Aim:
The listing below holds a line with "Turn this picture" and a later line with "SHEET_EDGE_ROUND = 0.0005". Write out those two lines and every line between them, exactly, and nothing else.

Material supplied:

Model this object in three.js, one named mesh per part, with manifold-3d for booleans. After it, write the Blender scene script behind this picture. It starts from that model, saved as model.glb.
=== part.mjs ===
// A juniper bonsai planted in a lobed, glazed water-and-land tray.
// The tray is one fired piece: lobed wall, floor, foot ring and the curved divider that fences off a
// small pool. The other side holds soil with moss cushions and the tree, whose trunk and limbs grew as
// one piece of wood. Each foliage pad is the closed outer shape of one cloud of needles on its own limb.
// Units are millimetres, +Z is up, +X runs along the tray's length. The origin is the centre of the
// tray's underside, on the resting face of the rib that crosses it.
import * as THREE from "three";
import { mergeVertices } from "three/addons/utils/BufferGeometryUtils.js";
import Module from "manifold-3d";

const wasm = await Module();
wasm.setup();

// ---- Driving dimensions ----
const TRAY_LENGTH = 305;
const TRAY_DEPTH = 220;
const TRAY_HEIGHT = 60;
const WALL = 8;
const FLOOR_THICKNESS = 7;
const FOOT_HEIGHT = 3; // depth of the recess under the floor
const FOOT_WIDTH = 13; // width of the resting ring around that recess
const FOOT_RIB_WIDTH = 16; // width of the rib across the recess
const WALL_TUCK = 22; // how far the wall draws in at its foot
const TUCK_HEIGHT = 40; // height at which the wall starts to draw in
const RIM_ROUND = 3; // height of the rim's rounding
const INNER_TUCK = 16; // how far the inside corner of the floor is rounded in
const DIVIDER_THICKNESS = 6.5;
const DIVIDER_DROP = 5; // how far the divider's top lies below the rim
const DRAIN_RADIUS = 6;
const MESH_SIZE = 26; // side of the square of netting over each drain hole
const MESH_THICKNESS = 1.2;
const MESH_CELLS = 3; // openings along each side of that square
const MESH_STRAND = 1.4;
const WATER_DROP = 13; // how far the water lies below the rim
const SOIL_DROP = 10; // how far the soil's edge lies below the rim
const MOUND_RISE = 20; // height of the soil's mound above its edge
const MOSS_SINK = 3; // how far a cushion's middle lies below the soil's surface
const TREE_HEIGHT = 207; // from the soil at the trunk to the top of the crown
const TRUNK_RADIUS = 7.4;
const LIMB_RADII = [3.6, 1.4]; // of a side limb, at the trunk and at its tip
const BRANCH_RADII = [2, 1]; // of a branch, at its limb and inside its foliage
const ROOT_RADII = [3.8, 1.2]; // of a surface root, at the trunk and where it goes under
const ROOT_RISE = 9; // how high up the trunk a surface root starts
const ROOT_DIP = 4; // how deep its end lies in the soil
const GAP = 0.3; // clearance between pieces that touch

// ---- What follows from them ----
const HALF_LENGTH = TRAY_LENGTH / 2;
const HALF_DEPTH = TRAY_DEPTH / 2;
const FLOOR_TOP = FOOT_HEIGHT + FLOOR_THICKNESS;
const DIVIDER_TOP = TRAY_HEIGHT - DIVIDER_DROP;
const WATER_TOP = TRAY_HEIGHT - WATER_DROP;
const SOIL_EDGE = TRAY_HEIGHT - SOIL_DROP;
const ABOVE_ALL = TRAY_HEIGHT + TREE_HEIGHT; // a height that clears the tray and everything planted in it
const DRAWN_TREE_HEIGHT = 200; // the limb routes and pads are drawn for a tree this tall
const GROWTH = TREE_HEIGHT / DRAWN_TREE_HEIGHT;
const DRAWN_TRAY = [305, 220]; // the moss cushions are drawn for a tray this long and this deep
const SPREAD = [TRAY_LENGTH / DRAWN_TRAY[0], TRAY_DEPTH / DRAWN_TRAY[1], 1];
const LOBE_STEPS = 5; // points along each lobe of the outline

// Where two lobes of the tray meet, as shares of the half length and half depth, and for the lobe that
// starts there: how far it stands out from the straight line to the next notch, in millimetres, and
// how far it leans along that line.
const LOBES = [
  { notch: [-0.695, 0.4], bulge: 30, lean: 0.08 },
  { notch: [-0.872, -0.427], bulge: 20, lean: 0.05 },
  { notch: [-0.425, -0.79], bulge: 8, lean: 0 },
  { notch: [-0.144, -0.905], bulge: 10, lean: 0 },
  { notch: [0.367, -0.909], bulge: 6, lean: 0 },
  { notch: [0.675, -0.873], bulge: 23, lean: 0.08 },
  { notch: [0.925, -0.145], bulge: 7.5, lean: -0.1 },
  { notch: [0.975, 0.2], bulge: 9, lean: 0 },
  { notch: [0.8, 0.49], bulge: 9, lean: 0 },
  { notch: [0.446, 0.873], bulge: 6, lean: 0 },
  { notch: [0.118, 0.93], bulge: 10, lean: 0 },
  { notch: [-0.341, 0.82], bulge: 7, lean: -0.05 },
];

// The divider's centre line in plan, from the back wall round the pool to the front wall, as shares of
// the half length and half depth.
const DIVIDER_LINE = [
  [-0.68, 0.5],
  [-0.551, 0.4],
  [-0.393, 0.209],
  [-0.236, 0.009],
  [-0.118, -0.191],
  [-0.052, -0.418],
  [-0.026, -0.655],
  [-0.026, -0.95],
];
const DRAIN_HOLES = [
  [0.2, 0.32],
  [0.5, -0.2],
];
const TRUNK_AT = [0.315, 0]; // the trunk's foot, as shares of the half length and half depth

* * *

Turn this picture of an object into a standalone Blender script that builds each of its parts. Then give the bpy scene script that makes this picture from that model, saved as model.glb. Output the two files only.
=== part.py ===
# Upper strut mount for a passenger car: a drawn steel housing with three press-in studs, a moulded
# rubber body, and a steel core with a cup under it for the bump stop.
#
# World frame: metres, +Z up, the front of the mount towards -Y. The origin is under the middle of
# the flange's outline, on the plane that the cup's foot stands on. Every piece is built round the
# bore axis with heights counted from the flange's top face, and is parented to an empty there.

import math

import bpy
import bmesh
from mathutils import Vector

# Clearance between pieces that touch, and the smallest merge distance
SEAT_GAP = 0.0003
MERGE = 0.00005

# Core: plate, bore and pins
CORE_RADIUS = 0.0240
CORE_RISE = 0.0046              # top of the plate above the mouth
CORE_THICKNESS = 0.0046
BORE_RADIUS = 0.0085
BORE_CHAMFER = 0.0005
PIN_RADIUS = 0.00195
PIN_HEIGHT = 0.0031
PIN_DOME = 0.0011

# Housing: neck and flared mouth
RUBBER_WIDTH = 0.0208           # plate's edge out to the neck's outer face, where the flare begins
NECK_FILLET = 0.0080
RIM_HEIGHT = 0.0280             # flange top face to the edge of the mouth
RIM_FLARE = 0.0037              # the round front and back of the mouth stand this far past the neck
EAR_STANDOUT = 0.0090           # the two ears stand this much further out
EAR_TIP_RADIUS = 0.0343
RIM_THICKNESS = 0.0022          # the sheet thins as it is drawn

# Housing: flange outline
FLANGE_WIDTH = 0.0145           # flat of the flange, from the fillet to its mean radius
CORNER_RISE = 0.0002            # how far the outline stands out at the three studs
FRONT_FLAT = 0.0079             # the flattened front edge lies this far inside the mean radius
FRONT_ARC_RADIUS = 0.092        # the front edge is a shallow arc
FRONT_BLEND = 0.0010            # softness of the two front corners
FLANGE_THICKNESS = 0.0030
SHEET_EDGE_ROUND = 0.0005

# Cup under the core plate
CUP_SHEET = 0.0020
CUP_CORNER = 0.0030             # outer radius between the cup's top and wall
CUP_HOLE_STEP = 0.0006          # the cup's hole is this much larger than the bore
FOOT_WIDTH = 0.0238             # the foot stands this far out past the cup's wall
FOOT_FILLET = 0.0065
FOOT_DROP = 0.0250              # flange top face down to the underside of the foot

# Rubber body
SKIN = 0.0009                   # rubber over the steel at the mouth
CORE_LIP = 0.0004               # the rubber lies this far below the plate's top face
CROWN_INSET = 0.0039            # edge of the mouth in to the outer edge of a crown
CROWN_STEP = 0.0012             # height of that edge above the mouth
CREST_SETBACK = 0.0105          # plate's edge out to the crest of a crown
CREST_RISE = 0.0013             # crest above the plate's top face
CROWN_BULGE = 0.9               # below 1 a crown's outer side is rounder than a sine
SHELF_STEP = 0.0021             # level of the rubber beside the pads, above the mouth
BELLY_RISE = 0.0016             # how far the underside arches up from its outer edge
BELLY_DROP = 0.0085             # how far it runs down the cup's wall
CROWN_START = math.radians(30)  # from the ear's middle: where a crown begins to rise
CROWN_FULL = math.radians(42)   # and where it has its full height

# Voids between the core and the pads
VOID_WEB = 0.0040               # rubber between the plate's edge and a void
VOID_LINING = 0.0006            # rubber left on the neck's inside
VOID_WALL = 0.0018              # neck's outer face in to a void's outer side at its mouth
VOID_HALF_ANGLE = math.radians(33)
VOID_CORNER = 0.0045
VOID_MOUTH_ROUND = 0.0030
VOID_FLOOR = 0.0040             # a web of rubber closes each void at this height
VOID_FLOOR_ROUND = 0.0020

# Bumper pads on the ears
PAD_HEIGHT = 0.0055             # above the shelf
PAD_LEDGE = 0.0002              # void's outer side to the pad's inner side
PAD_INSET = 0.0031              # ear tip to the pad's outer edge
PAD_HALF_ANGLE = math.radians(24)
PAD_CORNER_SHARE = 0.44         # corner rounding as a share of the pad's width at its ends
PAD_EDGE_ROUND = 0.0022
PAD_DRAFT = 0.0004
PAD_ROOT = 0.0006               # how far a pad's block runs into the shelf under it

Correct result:
Turn this picture of an object into a standalone Blender script that builds each of its parts. Then give the bpy scene script that makes this picture from that model, saved as model.glb. Output the two files only.
=== part.py ===
# Upper strut mount for a passenger car: a drawn steel housing with three press-in studs, a moulded
# rubber body, and a steel core with a cup under it for the bump stop.
#
# World frame: metres, +Z up, the front of the mount towards -Y. The origin is under the middle of
# the flange's outline, on the plane that the cup's foot stands on. Every piece is built round the
# bore axis with heights counted from the flange's top face, and is parented to an empty there.

import math

import bpy
import bmesh
from mathutils import Vector

# Clearance between pieces that touch, and the smallest merge distance
SEAT_GAP = 0.0003
MERGE = 0.00005

# Core: plate, bore and pins
CORE_RADIUS = 0.0240
CORE_RISE = 0.0046              # top of the plate above the mouth
CORE_THICKNESS = 0.0046
BORE_RADIUS = 0.0085
BORE_CHAMFER = 0.0005
PIN_RADIUS = 0.00195
PIN_HEIGHT = 0.0031
PIN_DOME = 0.0011

# Housing: neck and flared mouth
RUBBER_WIDTH = 0.0208           # plate's edge out to the neck's outer face, where the flare begins
NECK_FILLET = 0.0080
RIM_HEIGHT = 0.0280             # flange top face to the edge of the mouth
RIM_FLARE = 0.0037              # the round front and back of the mouth stand this far past the neck
EAR_STANDOUT = 0.0090           # the two ears stand this much further out
EAR_TIP_RADIUS = 0.0343
RIM_THICKNESS = 0.0022          # the sheet thins as it is drawn

# Housing: flange outline
FLANGE_WIDTH = 0.0145           # flat of the flange, from the fillet to its mean radius
CORNER_RISE = 0.0002            # how far the outline stands out at the three studs
FRONT_FLAT = 0.0079             # the flattened front edge lies this far inside the mean radius
FRONT_ARC_RADIUS = 0.092        # the front edge is a shallow arc
FRONT_BLEND = 0.0010            # softness of the two front corners
FLANGE_THICKNESS = 0.0030
SHEET_EDGE_ROUND = 0.0005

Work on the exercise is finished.